PROPOSAL:
The major version number of a component, where it is greater than 1, shall be included in the package name.

EXAMPLE:
org.apache.commons.pool - version 1.x line
org.apache.commons.pool2 - version 2.x line

RATIONALE:
Java has no mechanism for handling different versions of the same library where those versions clash. This leads to a situation known as 'jar hell'.

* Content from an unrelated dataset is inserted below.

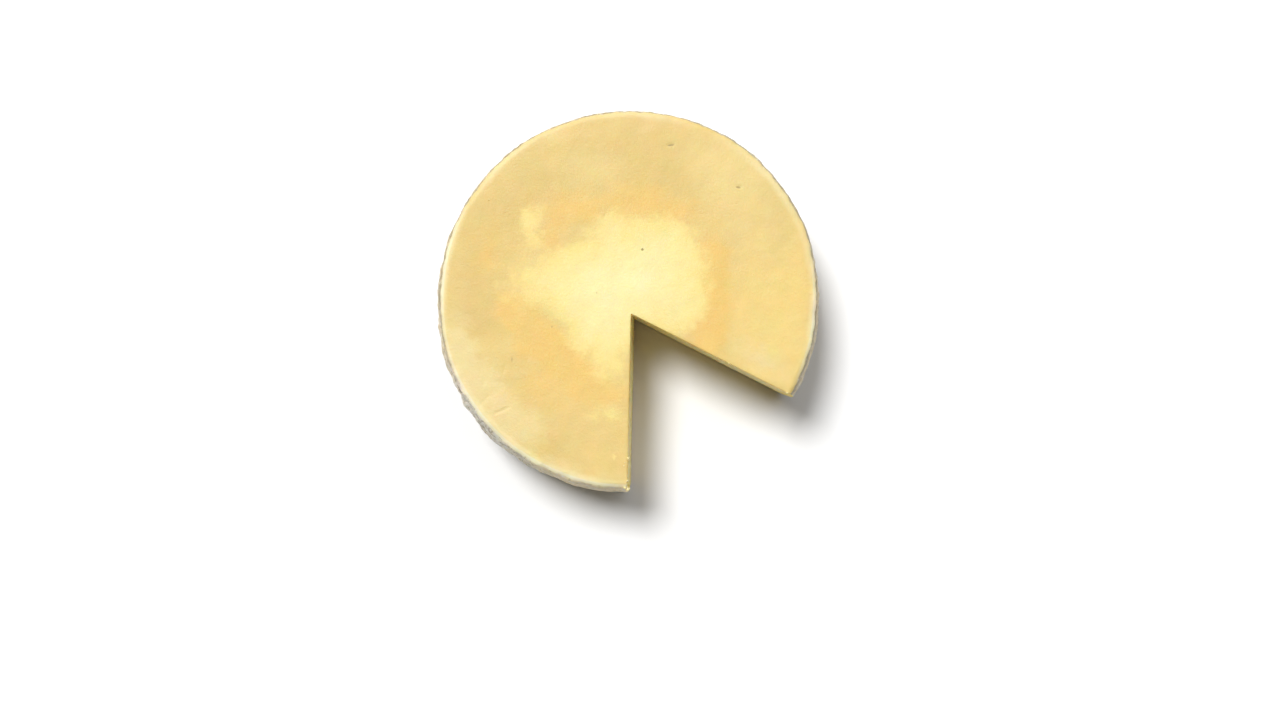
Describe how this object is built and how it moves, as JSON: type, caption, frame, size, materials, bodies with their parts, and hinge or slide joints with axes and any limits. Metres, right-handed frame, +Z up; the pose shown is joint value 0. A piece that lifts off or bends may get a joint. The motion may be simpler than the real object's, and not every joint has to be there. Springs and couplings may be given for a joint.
{
  "type": "minas cheese wheel with a wedge cut out",
  "caption": "Low round wheel of pale yellow minas cheese with rounded rims, a swollen rough side and one wedge cut out down to the base.",
  "frame": {"origin": "middle of the flat underside, on the wheel's own axis", "axes": "+Z up through the wheel, +X to the right and +Y away from the viewer in the picture's view from above; the missing wedge opens towards -Y and +X"},
  "size_m": [0.1658, 0.1654, 0.0464],
  "materials": {
    "cheese": "semi-hard cheese: satin yellow rind with amber blotches, rough greyish side, smooth ivory paste on the cuts"
  },
  "bodies": {
    "root": {"cheese_wheel": "cheese"}
  },
  "joints": []
}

Consider application A dependent on frameworks M and N, both of which depend on a commons component X.

        A
        |
      -----
      |   |
      M   N
      |   |
      -----
        |
        X

Now consider what happens if framework M upgrades to a later version of X, but N does not. The standard approach is to drop in X2 and hope that N still runs.

        A
        |
      -----
      |   |
      M   N
      |   |
      -----
        |
       X2

However N may not run with X2 if the changes from X to X2 are major and incompatible (which should be signalled via a major version change).

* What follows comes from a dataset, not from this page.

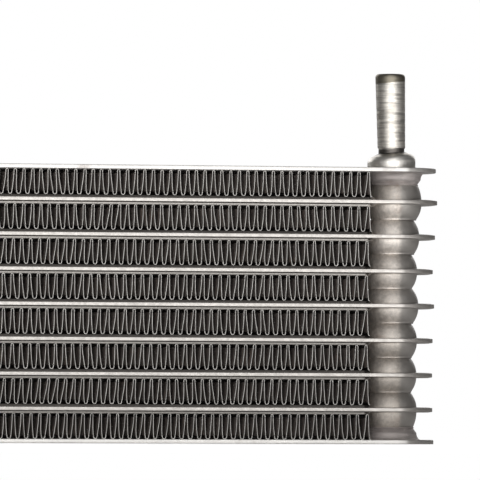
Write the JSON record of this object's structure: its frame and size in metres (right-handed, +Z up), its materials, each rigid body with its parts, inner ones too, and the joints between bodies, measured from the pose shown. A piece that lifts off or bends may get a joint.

Given this situation, the application now has no simple options. They can:
a) give up and not upgrade framework M
b) petition framework N to upgrade
c) dive into the open source and upgrade N themselves
d) use two classloaders
e) use fancy bytecode weaving tricks to merge the versions
f) use jar embedding tools to alter N

I would argue that the majority of developers would choose option (a) and give up. This is because while options b-f are possible, they are not what the average *user* wants to spend their time doing.

Of course, all of this presents a very simple example. Most open source stacks are much deeper than this and thus the potential for jar hell is much higher.

The proposed solution is to rename the package of each commons component at each major version change. This binds all the callers of the commons component to a different package namespace, and thus no clashes, or jar hell will ensue - except by human error.

Why now? Because this is the time that the majority of components are starting to consider new incompatible versions, often related to JDK1.5.

DOWNSIDES:
- The client application has to change their package names when upgrading to a later major version of the commons component.

- The client may get two versions of the same class in their IDE autocomplete (most IDEs allow this to be filtered).


This proposal is about making upgrades *predicatable* at the expense of a small amount of pain. I know that most of us don't really like it, but I contend that there is no alternative other than to inflict pain on users of commons over the next few years, and perhaps risk commons becoming irrelevant by being unusable. I also strongly believe we need a cross-commons approach on this.